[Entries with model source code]
○ ○ ○

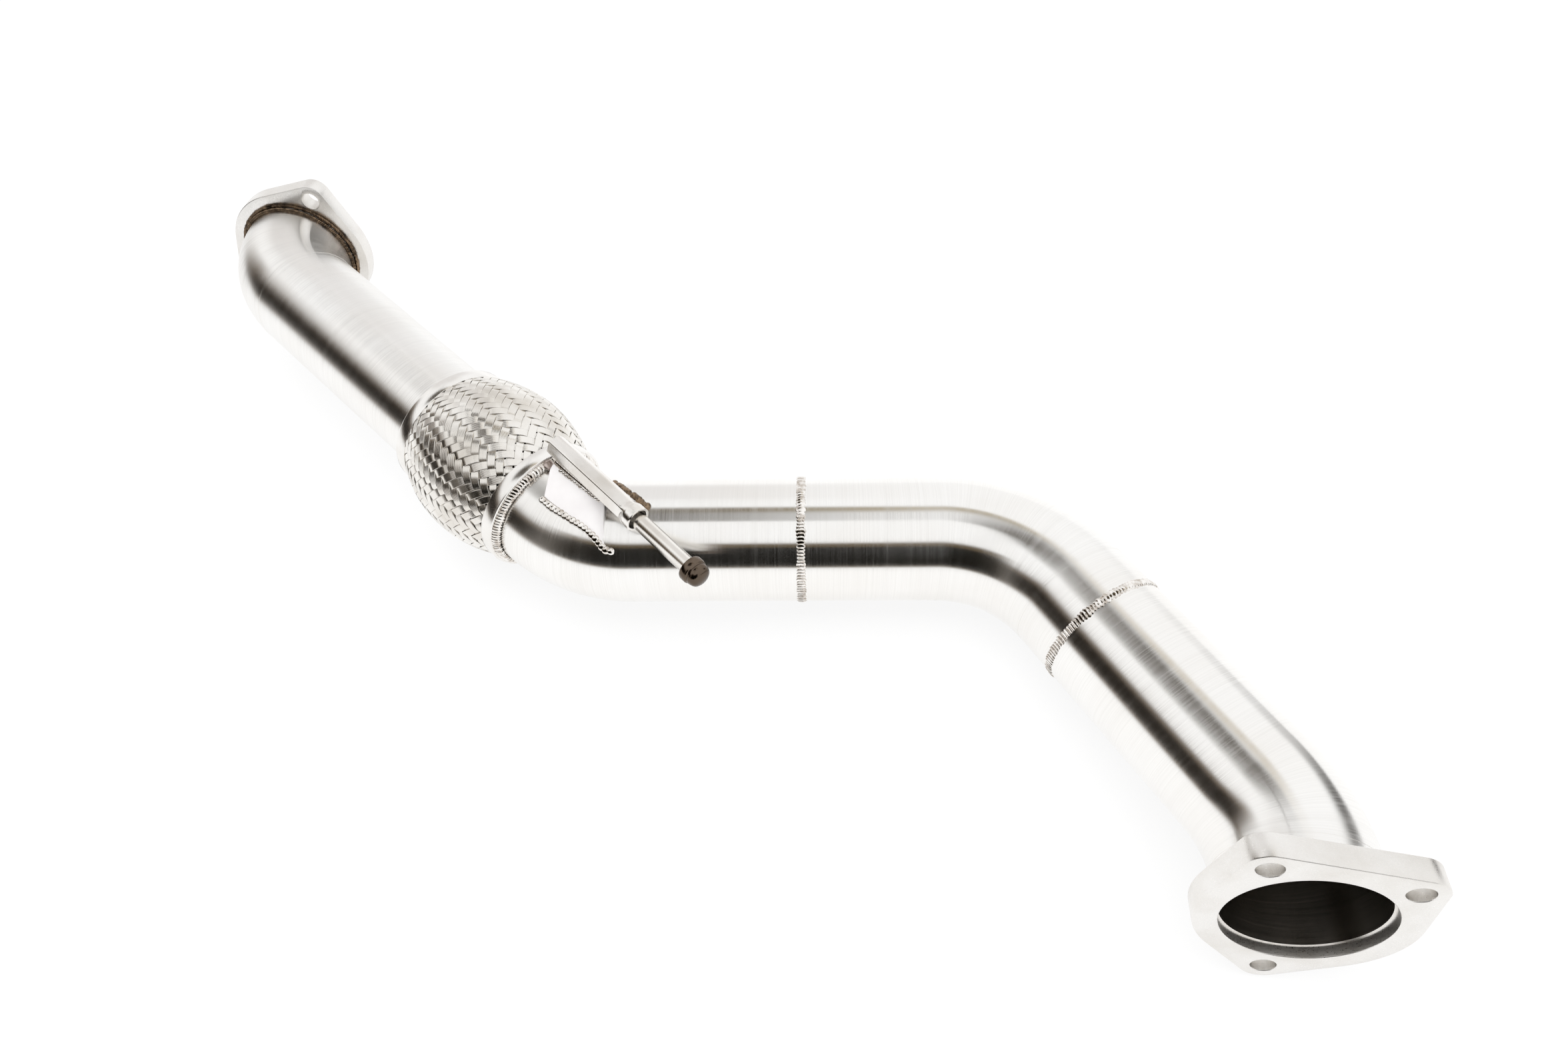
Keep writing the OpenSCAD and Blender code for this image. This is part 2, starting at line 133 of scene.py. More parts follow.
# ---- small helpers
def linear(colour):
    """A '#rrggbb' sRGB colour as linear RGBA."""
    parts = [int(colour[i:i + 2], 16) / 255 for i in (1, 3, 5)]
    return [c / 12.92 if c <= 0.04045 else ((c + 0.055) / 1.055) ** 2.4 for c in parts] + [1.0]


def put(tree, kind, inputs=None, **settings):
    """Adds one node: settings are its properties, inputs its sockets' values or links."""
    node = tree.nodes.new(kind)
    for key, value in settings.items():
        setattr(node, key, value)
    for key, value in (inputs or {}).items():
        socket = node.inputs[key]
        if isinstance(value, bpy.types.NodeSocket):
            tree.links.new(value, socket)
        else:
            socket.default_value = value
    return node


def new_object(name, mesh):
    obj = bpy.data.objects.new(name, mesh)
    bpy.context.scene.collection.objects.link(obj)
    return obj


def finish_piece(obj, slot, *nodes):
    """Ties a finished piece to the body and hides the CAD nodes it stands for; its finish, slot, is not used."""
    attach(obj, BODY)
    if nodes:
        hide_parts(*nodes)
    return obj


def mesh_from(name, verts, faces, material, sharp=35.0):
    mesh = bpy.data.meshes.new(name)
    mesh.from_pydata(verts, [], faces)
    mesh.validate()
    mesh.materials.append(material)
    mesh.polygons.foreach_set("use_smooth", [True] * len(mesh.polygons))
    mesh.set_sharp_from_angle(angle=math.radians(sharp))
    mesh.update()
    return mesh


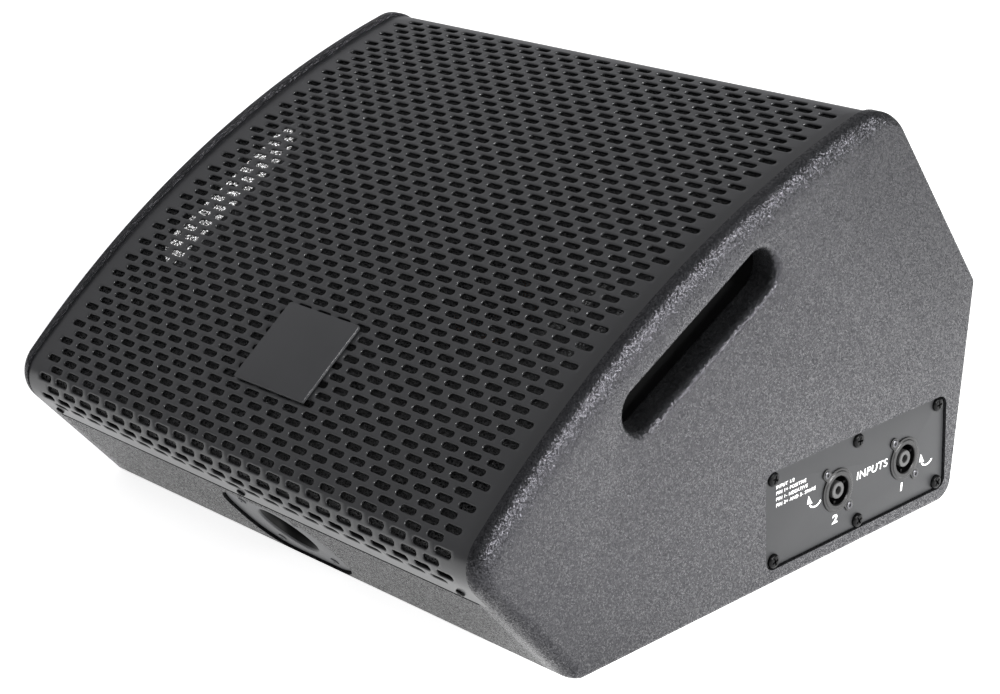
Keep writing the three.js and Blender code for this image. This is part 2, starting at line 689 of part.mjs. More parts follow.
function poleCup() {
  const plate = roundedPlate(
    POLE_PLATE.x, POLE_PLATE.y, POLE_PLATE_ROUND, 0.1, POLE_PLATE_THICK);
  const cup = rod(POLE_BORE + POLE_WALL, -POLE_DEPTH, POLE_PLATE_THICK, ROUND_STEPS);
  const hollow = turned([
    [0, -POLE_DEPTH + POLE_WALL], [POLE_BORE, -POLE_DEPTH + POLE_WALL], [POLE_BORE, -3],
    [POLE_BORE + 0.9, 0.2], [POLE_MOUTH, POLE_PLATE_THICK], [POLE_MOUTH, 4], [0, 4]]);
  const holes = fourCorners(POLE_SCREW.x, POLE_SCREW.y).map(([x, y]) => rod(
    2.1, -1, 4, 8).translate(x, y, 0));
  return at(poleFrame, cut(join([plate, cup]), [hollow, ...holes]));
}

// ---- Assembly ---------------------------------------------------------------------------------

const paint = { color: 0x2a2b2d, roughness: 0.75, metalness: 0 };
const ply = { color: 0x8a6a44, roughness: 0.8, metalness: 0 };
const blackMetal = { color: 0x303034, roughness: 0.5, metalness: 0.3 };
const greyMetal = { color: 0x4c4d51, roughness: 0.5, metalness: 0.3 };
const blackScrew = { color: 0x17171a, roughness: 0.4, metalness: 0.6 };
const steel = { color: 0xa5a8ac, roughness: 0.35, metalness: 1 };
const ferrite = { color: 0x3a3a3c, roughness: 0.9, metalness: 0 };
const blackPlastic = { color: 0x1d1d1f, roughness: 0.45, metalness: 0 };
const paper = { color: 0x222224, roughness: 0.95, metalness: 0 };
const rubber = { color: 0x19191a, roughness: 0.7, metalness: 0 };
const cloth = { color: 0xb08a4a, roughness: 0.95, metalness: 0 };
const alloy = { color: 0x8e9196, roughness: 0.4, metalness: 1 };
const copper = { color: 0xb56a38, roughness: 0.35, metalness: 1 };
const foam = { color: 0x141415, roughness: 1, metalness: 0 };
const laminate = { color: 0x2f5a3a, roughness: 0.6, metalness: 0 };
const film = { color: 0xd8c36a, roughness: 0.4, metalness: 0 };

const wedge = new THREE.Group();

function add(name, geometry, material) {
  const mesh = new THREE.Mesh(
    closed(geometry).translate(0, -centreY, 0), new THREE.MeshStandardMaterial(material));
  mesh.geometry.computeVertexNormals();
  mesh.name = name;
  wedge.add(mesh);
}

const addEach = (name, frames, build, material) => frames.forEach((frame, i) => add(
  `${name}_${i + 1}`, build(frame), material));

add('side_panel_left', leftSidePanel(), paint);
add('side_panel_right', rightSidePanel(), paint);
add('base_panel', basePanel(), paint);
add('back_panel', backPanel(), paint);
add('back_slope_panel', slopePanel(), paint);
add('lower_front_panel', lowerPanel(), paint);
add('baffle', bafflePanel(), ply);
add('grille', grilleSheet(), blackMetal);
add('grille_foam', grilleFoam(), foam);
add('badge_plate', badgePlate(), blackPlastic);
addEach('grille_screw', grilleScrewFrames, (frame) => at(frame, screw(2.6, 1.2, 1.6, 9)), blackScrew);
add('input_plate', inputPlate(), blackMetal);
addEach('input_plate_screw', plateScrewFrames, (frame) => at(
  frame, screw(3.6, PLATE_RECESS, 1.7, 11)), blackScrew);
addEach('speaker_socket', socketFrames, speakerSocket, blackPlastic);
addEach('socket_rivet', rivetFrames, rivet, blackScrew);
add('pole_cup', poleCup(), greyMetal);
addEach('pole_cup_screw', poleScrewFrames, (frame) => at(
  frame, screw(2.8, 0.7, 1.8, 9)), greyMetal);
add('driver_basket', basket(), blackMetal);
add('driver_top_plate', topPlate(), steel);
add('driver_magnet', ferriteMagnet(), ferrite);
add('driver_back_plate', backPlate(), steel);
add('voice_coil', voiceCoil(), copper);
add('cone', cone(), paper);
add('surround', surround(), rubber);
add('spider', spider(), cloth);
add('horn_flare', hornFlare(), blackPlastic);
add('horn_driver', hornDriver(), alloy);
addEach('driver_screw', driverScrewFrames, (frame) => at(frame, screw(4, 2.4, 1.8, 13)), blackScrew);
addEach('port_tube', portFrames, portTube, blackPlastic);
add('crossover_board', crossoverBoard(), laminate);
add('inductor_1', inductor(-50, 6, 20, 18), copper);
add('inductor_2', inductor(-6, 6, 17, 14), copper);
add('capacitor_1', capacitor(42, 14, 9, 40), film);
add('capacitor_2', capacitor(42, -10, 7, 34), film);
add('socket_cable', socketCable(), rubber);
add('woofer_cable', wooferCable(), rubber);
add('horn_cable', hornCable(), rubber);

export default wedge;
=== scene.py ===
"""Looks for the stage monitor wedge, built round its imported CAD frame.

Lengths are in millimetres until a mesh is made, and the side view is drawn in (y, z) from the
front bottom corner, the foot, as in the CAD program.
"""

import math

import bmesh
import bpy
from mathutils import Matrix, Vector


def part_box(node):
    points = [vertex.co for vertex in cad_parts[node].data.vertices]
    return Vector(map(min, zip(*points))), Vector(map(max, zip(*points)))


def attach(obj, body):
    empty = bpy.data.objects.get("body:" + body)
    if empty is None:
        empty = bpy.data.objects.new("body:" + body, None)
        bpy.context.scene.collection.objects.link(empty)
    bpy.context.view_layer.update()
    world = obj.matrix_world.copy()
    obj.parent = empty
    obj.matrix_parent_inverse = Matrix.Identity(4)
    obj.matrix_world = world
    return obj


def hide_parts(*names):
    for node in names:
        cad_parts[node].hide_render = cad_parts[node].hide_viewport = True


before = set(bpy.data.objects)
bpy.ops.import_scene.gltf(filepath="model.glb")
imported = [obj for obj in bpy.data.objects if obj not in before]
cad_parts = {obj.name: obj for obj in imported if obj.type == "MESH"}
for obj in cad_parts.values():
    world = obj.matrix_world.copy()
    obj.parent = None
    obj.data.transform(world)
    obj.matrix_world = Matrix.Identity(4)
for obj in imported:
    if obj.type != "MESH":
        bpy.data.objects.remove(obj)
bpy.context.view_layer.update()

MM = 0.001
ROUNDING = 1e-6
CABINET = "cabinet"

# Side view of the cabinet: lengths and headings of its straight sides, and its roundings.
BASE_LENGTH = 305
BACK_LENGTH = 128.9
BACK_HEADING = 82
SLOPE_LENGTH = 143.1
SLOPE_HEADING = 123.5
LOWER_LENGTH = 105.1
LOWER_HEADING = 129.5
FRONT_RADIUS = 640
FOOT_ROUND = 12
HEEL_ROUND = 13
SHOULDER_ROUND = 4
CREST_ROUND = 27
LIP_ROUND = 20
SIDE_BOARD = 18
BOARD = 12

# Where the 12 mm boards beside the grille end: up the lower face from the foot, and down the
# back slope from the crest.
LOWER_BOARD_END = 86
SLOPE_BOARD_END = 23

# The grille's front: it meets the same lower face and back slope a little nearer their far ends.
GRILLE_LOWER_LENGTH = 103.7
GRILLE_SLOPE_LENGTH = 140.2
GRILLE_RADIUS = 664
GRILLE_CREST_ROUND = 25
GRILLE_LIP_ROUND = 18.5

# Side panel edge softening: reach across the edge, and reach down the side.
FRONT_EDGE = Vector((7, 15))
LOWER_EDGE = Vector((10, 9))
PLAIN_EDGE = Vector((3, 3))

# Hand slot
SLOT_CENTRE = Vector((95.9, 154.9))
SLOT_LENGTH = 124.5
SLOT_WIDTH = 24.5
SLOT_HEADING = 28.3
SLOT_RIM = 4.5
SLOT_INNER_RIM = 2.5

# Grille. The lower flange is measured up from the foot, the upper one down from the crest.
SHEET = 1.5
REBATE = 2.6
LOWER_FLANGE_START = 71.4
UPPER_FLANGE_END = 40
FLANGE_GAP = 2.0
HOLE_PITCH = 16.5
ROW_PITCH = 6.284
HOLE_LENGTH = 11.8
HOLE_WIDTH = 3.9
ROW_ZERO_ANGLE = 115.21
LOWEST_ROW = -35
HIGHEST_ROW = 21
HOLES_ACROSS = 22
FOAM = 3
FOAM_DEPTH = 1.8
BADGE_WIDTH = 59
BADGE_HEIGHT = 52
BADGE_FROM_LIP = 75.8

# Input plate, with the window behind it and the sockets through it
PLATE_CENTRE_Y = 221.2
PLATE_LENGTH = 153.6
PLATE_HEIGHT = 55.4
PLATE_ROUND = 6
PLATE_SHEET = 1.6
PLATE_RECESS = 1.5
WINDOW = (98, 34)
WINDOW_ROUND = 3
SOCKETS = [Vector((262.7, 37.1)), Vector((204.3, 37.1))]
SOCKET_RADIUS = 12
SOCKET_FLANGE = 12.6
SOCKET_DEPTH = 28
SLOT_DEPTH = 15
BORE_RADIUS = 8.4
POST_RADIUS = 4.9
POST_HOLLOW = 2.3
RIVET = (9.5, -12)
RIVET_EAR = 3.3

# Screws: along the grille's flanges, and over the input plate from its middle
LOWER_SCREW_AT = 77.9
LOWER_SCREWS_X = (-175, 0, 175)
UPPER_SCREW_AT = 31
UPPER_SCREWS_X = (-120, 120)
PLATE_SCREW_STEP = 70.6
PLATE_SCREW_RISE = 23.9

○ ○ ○

WORK TO COMPLETE — How many lines in the listing contain "before"? Answer with the number alone.

WRITTEN SOLUTION — 2